Started reading another piece of literary criticism by Harold Bloom and I am afraid he has lost me this time. The last book I read of his, “The Book of J”, I nearly threw down in disgust after the first chapter as it seems to me he draws rather too long a bow on many of his presumptions. To suggest that the book of J was written by a princess in the court of Solomon who was a contemporary of the author of “Samuel” is based on incredibly flimsy evidence from what I can work out, just Bloom’s instinct is what it boils down to. Nonetheless I persisted with this book, and the new translation of J (not by Bloom) was extremely interesting. Bloom’s subsequent analysis was also very informative and thought provoking, even if at times annoying. But this book, “Ruin the Sacred Truths“, just gets too hyperbolic, continuing with some outrageous claims, though he borders on a being great scholar of the Old Testament (as a Jew he might object to this title), and, quite frankly, I just cannot understand some of his sentences. While I obviously do not share Bloom’s command of the English language and am not in his league as far literature is concerned, I like to think I am no dummy either, no matter what BC says. Try these couple of sentences on for size: “Virgil, a most accommodating poet, reads to me as an ancestor of our nightmare discontents, our nostalgias, and our fitful hopes for what yet might be. [fair enough so far - just.] All the Virgils perhaps fit that ancestry, not only Dante’s Virgil and Tennyson’s Virgil but our most persuasive contemporary Virgils: … most recently, Wendell Clausen’s Alexandrian Virgil, daringly extending the modernist poetics of Callimachus into a precluded mode of poetry, and so achieving a true epic of belatedness.” OK, so Bloom is in a different league from me, I don’t know half of the people he mentions, but what on earth is he talking about when he says “a precluded mode of poetry“, and “an epic of belatedness”? and just how many Virgils are we up to at this point in literary history. Andf can anyone tell me what transumption or metaleptic means? They certainly are not in any dictionary I have on board.  What a convoluted and incestuous subject literature can be.  Oh well, should I press on I ask myself, or should I perhaps try reading something a little less turgid.
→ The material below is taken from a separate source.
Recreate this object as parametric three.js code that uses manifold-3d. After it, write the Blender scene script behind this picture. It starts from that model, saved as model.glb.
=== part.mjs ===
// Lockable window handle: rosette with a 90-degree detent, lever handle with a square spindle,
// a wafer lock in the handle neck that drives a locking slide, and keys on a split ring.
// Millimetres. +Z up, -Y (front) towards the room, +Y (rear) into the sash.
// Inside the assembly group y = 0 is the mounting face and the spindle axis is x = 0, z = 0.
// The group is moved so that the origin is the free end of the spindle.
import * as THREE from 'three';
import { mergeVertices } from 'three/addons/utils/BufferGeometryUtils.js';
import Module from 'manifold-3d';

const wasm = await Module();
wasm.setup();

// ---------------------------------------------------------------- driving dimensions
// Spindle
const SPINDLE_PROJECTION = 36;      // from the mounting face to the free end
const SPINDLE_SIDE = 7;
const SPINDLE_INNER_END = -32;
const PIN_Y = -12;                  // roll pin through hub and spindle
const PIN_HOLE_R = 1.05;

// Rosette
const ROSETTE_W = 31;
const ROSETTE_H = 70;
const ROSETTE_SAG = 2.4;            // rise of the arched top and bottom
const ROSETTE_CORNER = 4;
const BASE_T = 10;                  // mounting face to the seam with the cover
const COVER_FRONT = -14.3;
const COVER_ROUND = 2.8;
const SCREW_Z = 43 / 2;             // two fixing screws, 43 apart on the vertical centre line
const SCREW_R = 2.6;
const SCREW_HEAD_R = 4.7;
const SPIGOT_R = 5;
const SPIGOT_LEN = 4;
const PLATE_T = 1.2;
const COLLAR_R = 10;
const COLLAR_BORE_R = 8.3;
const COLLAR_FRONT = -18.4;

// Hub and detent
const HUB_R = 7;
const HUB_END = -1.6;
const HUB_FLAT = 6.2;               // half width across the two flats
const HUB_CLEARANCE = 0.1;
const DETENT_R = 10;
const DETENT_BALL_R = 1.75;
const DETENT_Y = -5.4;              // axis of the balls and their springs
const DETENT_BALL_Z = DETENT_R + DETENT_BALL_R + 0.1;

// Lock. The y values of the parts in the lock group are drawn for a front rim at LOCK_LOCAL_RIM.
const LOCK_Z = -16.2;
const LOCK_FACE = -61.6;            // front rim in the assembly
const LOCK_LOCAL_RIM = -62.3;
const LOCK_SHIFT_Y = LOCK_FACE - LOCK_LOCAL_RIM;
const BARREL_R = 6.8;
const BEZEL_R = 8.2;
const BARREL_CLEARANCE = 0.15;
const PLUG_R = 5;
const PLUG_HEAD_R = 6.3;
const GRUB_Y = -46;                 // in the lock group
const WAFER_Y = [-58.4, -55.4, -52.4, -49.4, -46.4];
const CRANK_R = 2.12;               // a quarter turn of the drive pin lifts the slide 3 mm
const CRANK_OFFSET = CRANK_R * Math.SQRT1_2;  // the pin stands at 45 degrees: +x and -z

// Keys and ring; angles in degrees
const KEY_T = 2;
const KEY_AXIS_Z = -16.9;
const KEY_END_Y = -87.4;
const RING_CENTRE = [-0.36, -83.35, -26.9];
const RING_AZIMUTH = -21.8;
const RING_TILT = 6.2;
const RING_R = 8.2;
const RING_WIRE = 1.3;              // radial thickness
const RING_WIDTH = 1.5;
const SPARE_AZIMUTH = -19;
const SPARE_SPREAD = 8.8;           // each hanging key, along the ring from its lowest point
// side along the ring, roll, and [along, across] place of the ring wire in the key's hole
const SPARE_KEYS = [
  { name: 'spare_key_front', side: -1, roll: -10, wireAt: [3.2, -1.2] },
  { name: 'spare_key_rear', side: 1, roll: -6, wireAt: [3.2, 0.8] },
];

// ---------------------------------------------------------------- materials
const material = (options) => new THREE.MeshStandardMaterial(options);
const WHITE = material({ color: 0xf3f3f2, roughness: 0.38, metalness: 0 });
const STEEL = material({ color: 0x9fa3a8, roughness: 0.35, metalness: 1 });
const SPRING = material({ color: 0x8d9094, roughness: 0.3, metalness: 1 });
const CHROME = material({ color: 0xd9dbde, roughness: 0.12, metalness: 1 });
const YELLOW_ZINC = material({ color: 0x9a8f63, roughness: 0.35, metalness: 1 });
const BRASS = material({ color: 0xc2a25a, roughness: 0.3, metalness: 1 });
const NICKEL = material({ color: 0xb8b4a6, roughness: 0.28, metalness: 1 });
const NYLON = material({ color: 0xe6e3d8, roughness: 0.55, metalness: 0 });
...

Regardless, the sun is almost up, the weather fax is due, a tiny breeze ripples the cove, and there is much to do before we can get underway. Time to press on in a world less metaphysical.

And now at anchor:

It has proven to be a real drifter today with very little wind, I even resorted to the motor on a couple of occasions. (Just heard a strange noise outside and went on deck to investigate - a seal. Sure is dark out there.) Nonetheless I redressed this offence to  a small extent at least by sailing to anchor here in Caleta Sonia, though drifting to anchor would be a more accurate description. As I approached the bay the Chilean Armada called me on VHF asking me for my intentions - they have one Navy person and his family stationed right next to this Caleta, I could hear their generator running as I approached the anchorage. They sure seem to have a pretty good idea of my whereabouts.

Once at anchor I rowed ashore to the nearby stream and filled up a couple of water containers from the icy cold mountain water. I like to keep my water tanks topped up as much as possible while in these remote regions, makes life a little simpler not worrying about running out of water in the middle of nowhere.
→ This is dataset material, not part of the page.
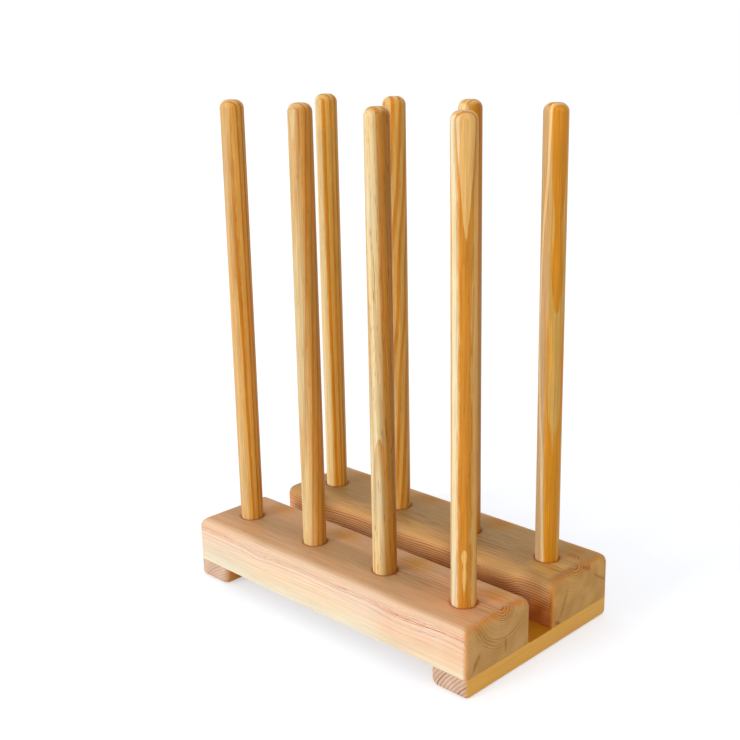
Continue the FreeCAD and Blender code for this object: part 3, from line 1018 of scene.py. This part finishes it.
front_wood = wood(
    "front_beam_wood", (board_tree, "x", (0.0, -57 * MM, 82 * MM), (0.0, 0.004, 0.003)), 2.0,
    FRONT_LOOK, seed=40.0,
    drift=(-200.0, 200.0, ((0.0, 0.0), (0.12, 0.3), (0.20, -0.2), (0.26, -1.7), (0.31, -0.6),
                           (0.40, 0.2), (0.55, 0.0), (0.68, -0.2), (0.76, -1.6), (0.83, -1.4),
                           (0.92, 0.3), (1.0, 0.3))),
    strong=((0.0, 0.05), (0.14, 0.05), (0.20, 0.2), (0.50, 0.20), (0.59, 0.5), (0.605, 2.0),
            (0.645, 1.7), (0.67, 0.6), (0.80, 0.18), (1.0, 0.12)),
    marks=((mouth_marks_and_painted_light, FRONT_ROW, PEG_PITCH, PEG_RADIUS, FINISH_AND_SHADE_TINT, PAINTED_PEG_LIGHT_TINT),
           (fine_fibres, (60, -74), (200, -36), 0.60, chart(206, 178, 146)),
           (fine_fibres, (-200, -104), (200, -30), 0.32, chart(214, 190, 162)),
           (patch, (165, -70), (90, 50), WARM_TINT),
           (patch, (0, -70), (340, 24), DULL_TINT),
           (smear_and_painted_light, (70, 44), (270, 40), 40.0, 0.9, ROSE_TINT, FRONT_FACE),
           (grown_band, (-60, 81), 38.5, 1.6, 0.7, SMEAR_TINT),
           (grown_band, (-59, 81), 42.5, 1.4, 0.6, SMEAR_TINT),
           (grown_band, (-59, 81), 46.0, 0.9, 0.4, SMEAR_TINT),
           (smear_and_painted_light, (70, 58.8), (240, 62.4), 0.8, 0.8, SCRATCH_TINT, FRONT_FACE),
           (smear_and_painted_light, (-56.5, 43), (-57.0, 25), 2.6, 0.8, SMEAR_TINT),
           (smear_and_painted_light, (-95, 43), (-109, 22), 4.0, 0.8, SMEAR_TINT),
           # painted highlight up the ends' front corners
           (smear_and_painted_light, (FRONT_FACE, 0), (FRONT_FACE, 90), 6.0, 0.6, PAINTED_EDGE_HIGHLIGHT)))
rear_wood = wood(
    "rear_beam_wood", (board_tree, "x", (0.0, 62 * MM, 83 * MM), (0.0, -0.004, 0.006)), 2.1,
    REAR_LOOK, seed=910.0,
    drift=(-200.0, 200.0, ((0.0, 0.0), (0.12, -1.2), (0.3, 0.8), (0.45, -0.8), (0.6, 0.4),
                           (0.75, -1.0), (0.83, -4.6), (0.90, 0.6), (1.0, -0.6))),
    strong=((0.0, 0.2), (0.12, 0.2), (0.2, 0.15), (0.38, 0.2), (0.46, 0.8), (0.50, 1.3),
            (0.60, 1.3), (0.68, 0.6), (1.0, 0.3)),
    marks=((mouth_marks_and_painted_light, REAR_ROW, PEG_PITCH, PEG_RADIUS, FINISH_AND_SHADE_TINT, PAINTED_PEG_LIGHT_TINT),
           (fine_fibres, (-200, 22), (200, 62), 0.55, chart(190, 160, 126)),
           (fine_fibres, (-200, 40), (200, 110), 0.35, chart(200, 176, 146)),
           # painted highlight up the ends' corners beside the gap
           (smear_and_painted_light, (GAP_FACE, 0), (GAP_FACE, 90), 10.0, 1.0, PAINTED_EDGE_HIGHLIGHT),
           (smear_and_painted_light, (46, 57), (31, 27), 5.0, 0.7, SMEAR_TINT),
           (smear_and_painted_light, (89, 56), (112, 41), 2.6, 0.7, SMEAR_TINT),
           (smear_and_painted_light, (22, 24), (31, 22), 4.0, 1.0, chart(180, 136, 90)),
           # painted shade, then painted light, on the face in the gap
           (smear_and_painted_light, (20, 36), (270, 34), 28.0, 1.0, PAINTED_GAP_SHADE, GAP_FACE),
           (smear_and_painted_light, (170, 40), (200, 40), 26.0, 1.0, PAINTED_GAP_LIGHT, GAP_FACE),
           (patch, (188, 50), (46, 34), BRIGHT_TINT),
           (patch, (0, 30), (260, 16), LIGHT_TINT),
           (smear_and_painted_light, (72, 69), (86, 64), 5.0, 0.9, chart(206, 150, 100)),
           (knot, (180.5, 82.0), 9.0, chart(190, 120, 72), KNOT_GLOW)))
beam_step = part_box("rear_beam")[0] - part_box("front_beam")[0]
stand_in(first_beam, "front_beam", "board", front_wood)
stand_in(first_beam, "rear_beam", "board", rear_wood, shift=beam_step)
bpy.data.objects.remove(first_beam)

# %% [markdown]
# The battens are rounded only underneath and on their corners: most on the inner edge, less
# on the outer edge and the ends. Their top edges stay square, because the beams' faces meet
# them flush. The right one is modelled, and the left one is a copy, turned half round.

# %% Battens
INNER_ROUND = 9.0 * MM
OUTER_SHARE = 4.0 / 9.0
END_SHARE = 7.0 / 9.0
OUTER_CORNER_SHARE = 5.0 / 9.0
INNER_CORNER_SHARE = 8.0 / 9.0
SCREW_HEAD = 4.8 * MM
SCREW_PITCH = 50.0 * MM
SCREW_HOLE = 2.8 * MM
SUNK = 2.6 * MM
# Painted shade on the battens' tops between the beams.
PAINTED_BATTEN_SHADE = (0.56, 0.42, 0.10, 1.0)
FAINT = ((0.0, 0.15), (1.0, 0.15))
# The left batten's base is a deeper orange than the right one's: partly its own wood, and partly
# painted shade, for the warm shade on its inner side under the beams.
LEFT_BASE = chart(238, 160, 76)
LEFT_LOOK = dict(BATTEN_LOOK, base=((0.0, LEFT_BASE), (1.0, LEFT_BASE)),
                 end_strong=((0.0, 0.6), (1.0, 0.6)))

low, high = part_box("right_batten")
first_batten = add_block("first_batten", low, high)
under, inner, outer = both_at(2, low.z), both_at(0, low.x), both_at(0, high.x)
weigh_edges(first_batten, both(under, inner), 1.0)
weigh_edges(first_batten, both(under, outer), OUTER_SHARE)
for y in (low.y, high.y):
    end = both_at(1, y)
    weigh_edges(first_batten, both(under, end), END_SHARE)
    weigh_edges(first_batten, both(outer, end), OUTER_CORNER_SHARE)
    weigh_edges(first_batten, both(inner, end), INNER_CORNER_SHARE)
apply_bevel(first_batten, INNER_ROUND)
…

And back to metaphysical matters, I have pressed on with Harold Bloom during the day, reading while standing behind the wheel for most of it, the wind being too light and variable for the wind vane to have any hope of holding a course for more than a few minutes. I am very ambivalent about Bloom’s style of criticism, it seems so egoistic (and I worry he is a bad influence on my writing style), and putting Auerbach down didn’t win me over either.   I think Auer Bach’s “Mimesis” is brilliant. Nonetheless each time I read something by Bloom he has me adding many, many books to my reading list. Life is just too short I am afraid. And no matter how much you like literature, it isn’t life itself, which statement causes me to pause and wonder at my own meaning.  Which leads me to say that Bloom does have an interesting insight into Shakespeare’s characters, he suggests that Shakespeare has his characters contemplate what they say themselves and in the process they change. He reckons this never happened in any previous writing, and that western man, you and I think differently about ourselves because of this.  As Bloom puts it, Shakespeare 'contains all of us'.  I am not convinced yet but nonetheless find much of it interesting stuff.  I think I shall have to read “Othello, the Moor of Venice” next.

All is well.

Bob Cat:

The skipper is a very strange fish you know, (that is, to use a Blooming _expression_, a trope by the way, if the skipper really were a fish, well I needn’t elucidate any further … ). I thought of holding him to blackmail but I don’t think it would do me any good, after all he is not a fish and the likelihood of any fish landing in my food bowl any time soon seems extremely remote, so I will just go ahead and share my obsevations - and in any event I would probably have to spill the beans regardless, I am an honourable cat but the fact is honour with cats is something of an oxymoron. So where was I, oh yes the skipper is a strange fish. Today while sleeping on the V-berth I heard a very strange sound rising above the noise of the beast that lives below the floorboards (he has been quite active today). I half opened one eye and what did I see, but there standing behind that circular wheel thing out on the patio - I mean cockpit - was the skipper doing some very strange movements, I think you might call it dancing, and making very strange noises, I think the skipper might call it singing, but I am sure you would agree with me if you heard it, it was definitely far removed from the melodic. The skipper is undoubtedly very thoughtful of others in only attempting these complete failures at harmony in the most remote of locations thus sparing anyone the pain of hearing him - but what about me?

Thankfully all is quiet now, the heater is on, only hard tack in the food bowl again, but maybe tomorrow. Until then … zzzzzzzzzzzzzzzzzzzzz.